In recent times dealing with data has become a tedious job, considering the fact that most of the time is spent on cleaning and preprocessing the data. Often the data in the real-world is not available as per our expectations. It has a lot of irregularities, and it’s challenging to deal with such data. One of the main obstacles in handling such data is that it is imbalanced. Prominently, data is structured in such a way that the target feature (specifically classification problems) has the majority of one class and the second class has few to no training samples. Secondly, for multi-class classification problems, in the target feature, the training samples of a particular class exceed to a great extent as compared to the samples of other classes. This hampers the model performance. Below Listed are some of the ways you can avoid such problems and ensure that your model does effective justice to your data.

  1. Undersampling
  2. Oversampling
  3. Setting the weights hyperparameter of the model.
  4. Setting the train test split to stratify attribute.

Undersampling

Undersampling refers to removing training samples from the data which belong to that class of the target feature that has the majority over the other class. This method, however, comes with its pros and cons. Pros, you can speed up the model training as the model has comparatively fewer samples to train on, and the dataset is equally balanced. Cons, as the number of training samples, is reduced the model (a highly efficient one)would not be able to generalize well on the unseen data and may sometimes lead to overfitting. As it's said, the more data the model gets to see, the better it predicts on unseen data.

Oversampling

Image by Author

Oversampling is a technique wherein the number of training samples of the minority class is increased so as to balance the number of samples of both majority and minority class. This applies to only binary classification problems where you have only two classes. In the case of multi-class classification, the number of samples of minority classes is increased. One of the key techniques used for oversampling is called SMOTE(Synthetic Minority Oversampling Technique).

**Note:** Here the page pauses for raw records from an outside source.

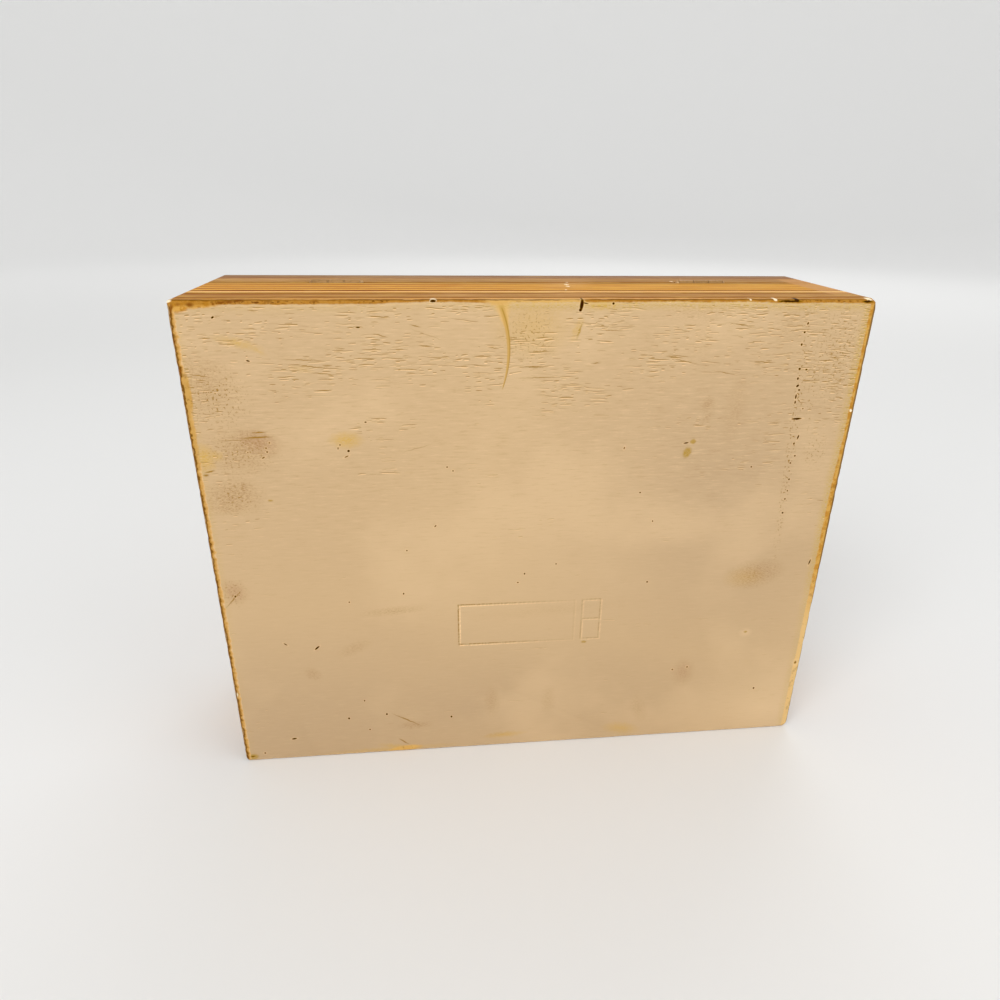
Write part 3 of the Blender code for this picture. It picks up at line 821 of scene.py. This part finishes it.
def border_varnish(at):
    """The border's own colour, thin and pale in places, with a painted highlight on the lower right rim. Also
    gives where that rim is thin and lit.
    """
    colour = blend(fade(at.ripple, 0.4, 0.62), VARNISH_GOLD, VARNISH_ORANGE)
    colour = blend(fade(at.top, 2.4, 1.2, 0, 0.8), colour, VARNISH_DEEP)
    thin_span = product(fade(at.left, 103, 109), fade(at.left, 142, 138), 0.75)
    colour = blend(thin_span, colour, WASH_GOLD)
    colour = blend(fade(at.top, 105, 145, 0, 0.75), colour, WASH_GOLD)
    # Painted highlight: paler gold along the lower right rim, where the varnish is also thinner
    thin_lit_rim = product(fade(at.top, 115, 145), fade(at.right, 12, 8))
    return blend(product(thin_lit_rim, 0.8), colour, RIM_GOLD_HIGHLIGHT), thin_lit_rim


def varnish_reach(at):
    """How far a point is from the varnish at the left edge, at the top edge and at the nearest edge."""
    slow_ripple = cloud(at.place, scale=0.05, detail=1, flat=True)
    wander = times_plus(slow_ripple, 1.6, less(at.jitter, 0.8))
    left_over = less(at.left, 1.5)
    right_over = less(at.right, fade(at.top, 30, 90, 2.4, 3))
    right_over = times_plus(wander, -0.5, right_over)
    top_width = fade(at.left, 205, 220, 0.9, 1.4)
    top_width = maths("ADD", top_width, fade(at.left, 85, 50, 0, 0.6))
    top_over = times_plus(wander, -0.5, less(at.top, top_width))
    return left_over, top_over, least(left_over, right_over, top_over)


def fringed(at, colour, left_over, top_over, over):
    """The fringe that the varnish soaked, and a painted highlight along the paint's rim beside it."""
    fringe = product(fade(over, 4, 0), fade(at.weave, 0.38, 0.64))
    fringe = product(fringe, fade(at.left, 100, 116, 0.35, 0.95))
    fringe = product(fringe, fade(at.top, 150, 100, 0.4, 1))
    colour = blend(fringe, colour, FRINGE_OLIVE)
    # Painted highlight: a bright line in the paint just inside the varnish
    from_rim = least(left_over, top_over, less(at.foot, 0.2))
    from_rim = times_plus(at.jitter, 0.5, from_rim)
    bright = product(fade(from_rim, 0, 0.3), fade(from_rim, 1.1, 0.6))
    bright = product(bright, fade(at.weave, 0.35, 0.6, 0.1, 0.7))
    bright = product(bright, fade(at.top, 4, 8, 0.35, 1), fade(at.left, 3, 6, 0.6, 1))
    return blend(bright, colour, HIGHLIGHT_AND_RING_CREAM)


def varnished_border(at, colour):
    """Varnish that ran over the edges, the left rim with its painted highlight, painted shade on the right
    rim, and rust. Also gives the border's mask.
    """
    left_over, top_over, over = varnish_reach(at)
    patches = product(marks(at.near, BORDER_PATCHES, 0.3), fade(at.left, 1.3, 1.7))
    border = strongest(fade(over, 0.3, -0.3), patches, fade(at.height, 1, 1.4))
    colour = fringed(at, colour, left_over, top_over, over)
    varnish, thin_lit_rim = border_varnish(at)
    laid_on = product(border, times_plus(thin_lit_rim, -0.2, 0.95))
    colour = blend(laid_on, colour, varnish)
    # The left rim's colours: a dark line with a painted highlight inside it
    from_left = times_plus(at.jitter, 0.3, at.left)
    from_left = times_plus(parts(at.ragged)[0], 2, from_left)
    rim = colour_bands(maths("DIVIDE", from_left, RIM_WIDTH), LEFT_RIM_STOPS)
    off_corner = fade(at.top, 1, 2.5)
    colour = blend(product(fade(from_left, 2.6, 2), off_corner), colour, rim)
    run_down = product(fade(at.left, 8, 4), fade(at.top, 12, 18), 0.8)
    patch_colour = blend(run_down, varnish, RUN_GOLD)
    colour = blend(product(patches, 0.95), colour, patch_colour)
    colour = blend(product(marks(at.near, RUST_SPOTS, 0.5), 0.9), colour, RUST_BROWN)
    # Painted shade along the right rim, narrower lower down
    from_right = maths("DIVIDE", at.right, fade(at.top, 90, 140, 1, 0.45))
    from_right = times_plus(at.jitter, 0.3, from_right)
    painted_rim_shade = product(fade(from_right, 1.5, 1.1), off_corner)
    return blend(painted_rim_shade, colour, RIM_SHADE_OLIVE), border


def worn_edges(at, colour, border):
    """The dark line along the panel's side, dark flecks and dashes in the varnish, and a painted highlight
    along the panel's flat side.
    """
    flat_side = times_plus(at.jitter, 0.3, at.height)
    side_line = product(fade(flat_side, 0.3, 0.6), fade(flat_side, 1.75, 1.45))
    worn_line = cloud(stretched(at.position, (30, 1, 30)), detail=3, rough=0.6)
    side_line = product(side_line, fade(at.top, 2, 0.8))
    side_line = product(side_line, fade(worn_line, 0.4, 0.56, 0.4, 1), 0.6)
    flecks = cloud(stretched(at.position, (350, 600, 350)), detail=3, rough=0.7)
    flecks = product(fade(flecks, 0.56, 0.64), border, fade(at.left, 30, 90, 0.5, 0.25))
    dashes = cloud(stretched(at.place, (0.7, 1.5, 0)), detail=1, flat=True)
    dashed = marks(at.near, DASHED_PATCHES, 0.4)
    dashes = product(dashed, fade(dashes, 0.56, 0.66), border, 0.8)
    colour = blend(strongest(side_line, flecks, dashes), colour, VARNISH_DARK)
    # Painted highlight along the flat side of the panel's edge, weaker towards the ends
    brightened = product(fade(flat_side, 1.5, 1.9), fade(at.left, 15, 40, 0.3, 0.8))
    brightened = product(brightened, fade(at.left, 180, 215, 1, 0.35), fade(at.height, 3.6, 3.2))
    return blend(brightened, colour, VARNISH_HIGHLIGHT)


def chipped(at, colour):
    """White chips at the edges, with painted glints at the top corners, and dark specks with a pale ring and
    a brown halo.
    """
    colour = blend(marks(at.near, WHITE_CHIPS_AND_GLINTS, 0.2), colour, FILLER_AND_GLINT_WHITE)
    specks = marks(at.place, SPECKS, 0.3, clamp=False)
    colour = blend(fade(specks, -1.4, -0.1, 0, 0.22), colour, HIGHLIGHT_AND_RING_CREAM)
    specks = strongest(specks, marks(at.near, DARK_PATCHES, 0.3))
    colour = blend(fade(specks, 0, 0.5), colour, SPECK_HALO)
    return blend(fade(specks, 0.3, 1.1), colour, SPECK_BROWN)


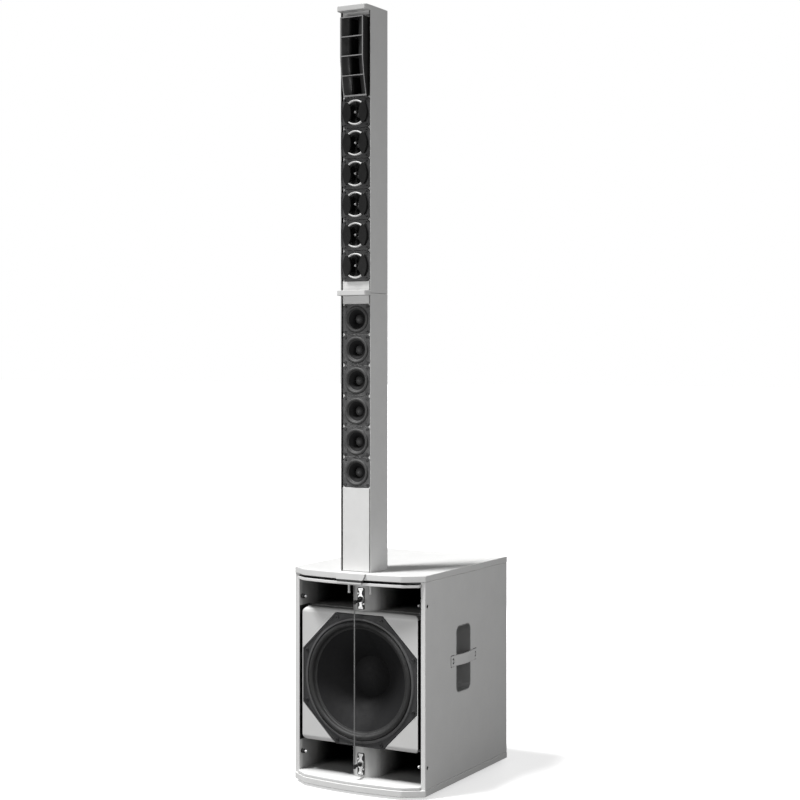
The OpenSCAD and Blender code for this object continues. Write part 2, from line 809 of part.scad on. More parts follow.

In this method, a random training sample is selected from the minority class, and using K-Nearest Neighbors, the training samples closest to the selected sample (usually k=5)are taken into consideration. Out of these selected samples, a random sample is selected. Taking into account this sample and the one pertaining to the minority class, a synthetic training sample is generated using the SMOTE method. With the application of oversampling, your model will probably be able to generalize well on new data. The one drawback to consider is that datasets having a large number of training samples wouldn’t be a good choice for oversampling. This is because a huge number of samples slow down the training process of the model at hand.

Setting the ‘weights’ hyperparameter of the model.

Generally, if you consider a primary machine learning model like a Random Forest Classifier, you can fine-tune a hyperparameter known as sample_weight .For, e.g., in a binary classification problem, if the target class 1 exceeds 3 times that of the 0 class then you could set this hyperparameter as sample_weight=[np.array[3 if i==0 else 1 if i==1] .Similarly, for the Catboost classifier, we have class_weights hyperparameter, which can be set depending upon our class distribution. In this method, you need to determine the ratio of each class.For, e.g., if class 0 contributes to 70 percent of training samples and the remaining 30 percent belong to class 1 then, you set the parameter like class_weights=[0.3,0.7] .From this, we infer that as class 0 has 70 % of the training samples, we assign it the value 0.3 to equate the ratios such that data is balanced. The same is the case of samples with class 1.

Setting the train_test_split stratify attribute.

Image by Alexandre Van Thuan on Unsplash

Here let’s look at a direct and easy method through which balancing the data is as simple as possible. During splitting the dataset into training and test sets, you can specify the ‘stratify’ attribute of the function, which balances the imbalanced dataset. Using this attribute, the train_test_split splits the original dataset in such a way that the proportion of both classes (binary classification) is preserved in the training and validation sets. For, e.g., if you distribute original data in an 80:20 ratio, train_test_split(X,y,test_size=0.2,stratify=y) it will preserve the proportion of 80:20 in the training set as well as the test set. This is a straightforward method; however, you can get your hands dirty on any of the methods, which in turn contribute towards the overall performance of your model.

References

Scikit learns official documentation. Images by Author. Images from Unsplash.

Conclusion

Real-World data is often unstructured and imbalanced. Thus handling data imbalance is one of the primary points which should be taken into consideration during preprocessing of data. I hope to have provided valuable information regarding the handling of imbalanced datasets. Lastly, one recent method for handling imbalance is the Ensemble Resampling method by Andreas Mueller. Feel free to check out these and the above methods for data handling.